NZ中銀、6会合連続で政策金利据え置き 「インフレ抑制に必要」

Lucy Craymer

[ウェリントン 10日 ロイター] - ニュージーランド(NZ)準備銀行(中央銀行)は10日、政策金利のオフィシャルキャッシュレート(OCR)を6会合連続で5.5%に据え置いた。これまでの利上げが景気減速や物価高抑制に寄与したとの見方を改めて示す一方、インフレはなお目標を上回っていると指摘した。

ロイター調査ではエコノミスト29人全員が据え置きを予想していた。

金融政策委員会の議事要旨は「制約的な金融政策を継続することは生産、雇用、金利、為替レートの不必要な不安定化を回避しつつ、インフレを抑えるために必要」とした。

中銀の声明によると、委員会は消費者物価上昇率を目標レンジ(1─3%)に戻すため、金利を制約的な水準で当面維持する必要があるとの意見で一致した。

中銀はリスクバランスが2月の声明からほとんど変わっていないとも指摘した。

ANZのチーフエコノミスト、シャロン・ツェルナー氏は、確度が相当高まらない限り、中銀は利下げを検討しないと指摘。

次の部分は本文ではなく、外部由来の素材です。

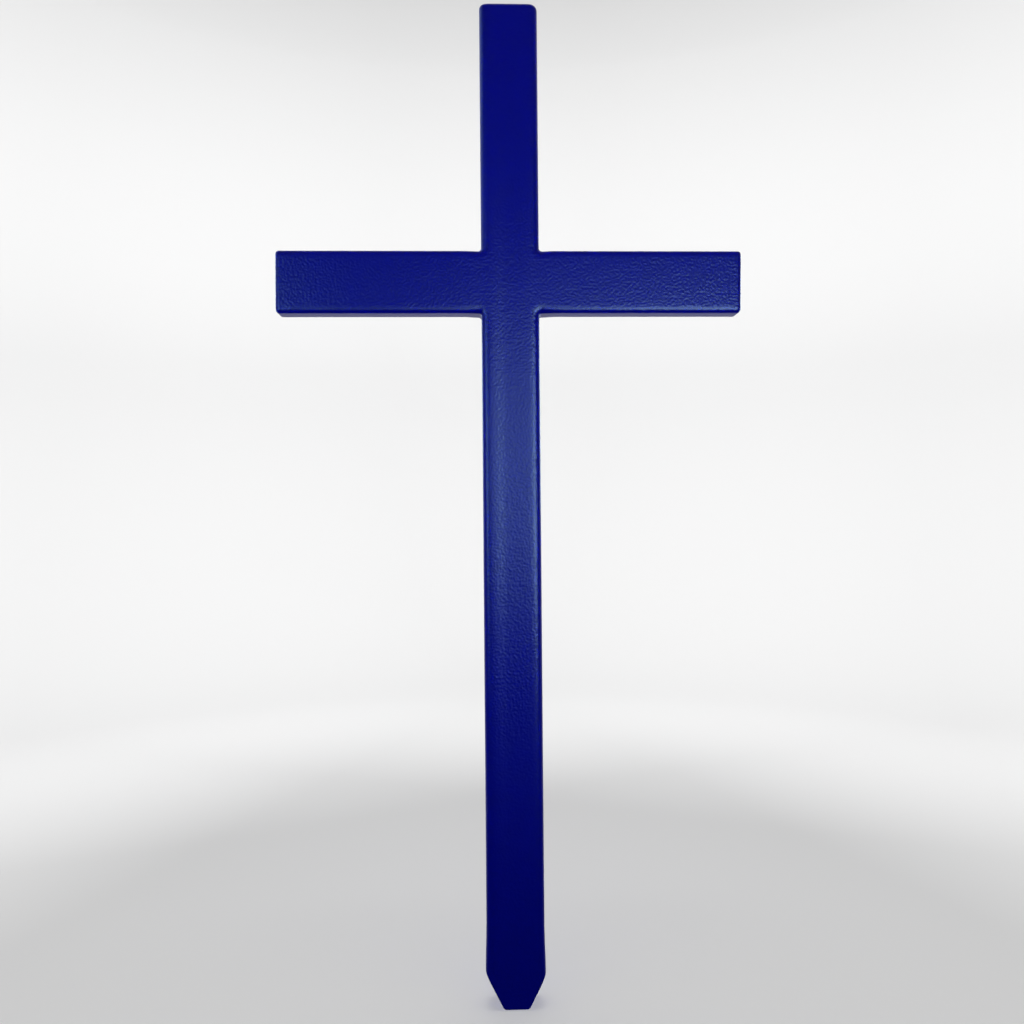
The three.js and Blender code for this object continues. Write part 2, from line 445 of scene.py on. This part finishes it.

「(議事要旨によると)委員会はインフレ見通しのさまざまな上振れリスクと下振れリスクを討議したが、現在の『注視し懸念し様子を見る』というスタンスを変えるものは何もないと判断した。現時点で利下げ時期について強いスタンスを示す必要はなく、示したくもないと考えている」と述べた。4月の声明文は同氏の記憶にある限り、最も短いものだったという。

NZドルは金利決定を受けて3週間ぶり高値の1NZドル=0.6077米ドルに上昇。0.3%値上がりしている。

市場は引き続き8月の利下げを予想。ただ、確率はこれまでの100%以上から92%に低下した。今年の利下げ幅予想は63ベーシスポイント(bp)から60bpに小幅に縮小した。

NZの前年比インフレ率はここ数カ月で低下し、現在4.7%だが、中銀は年内に目標に回帰すると予測している。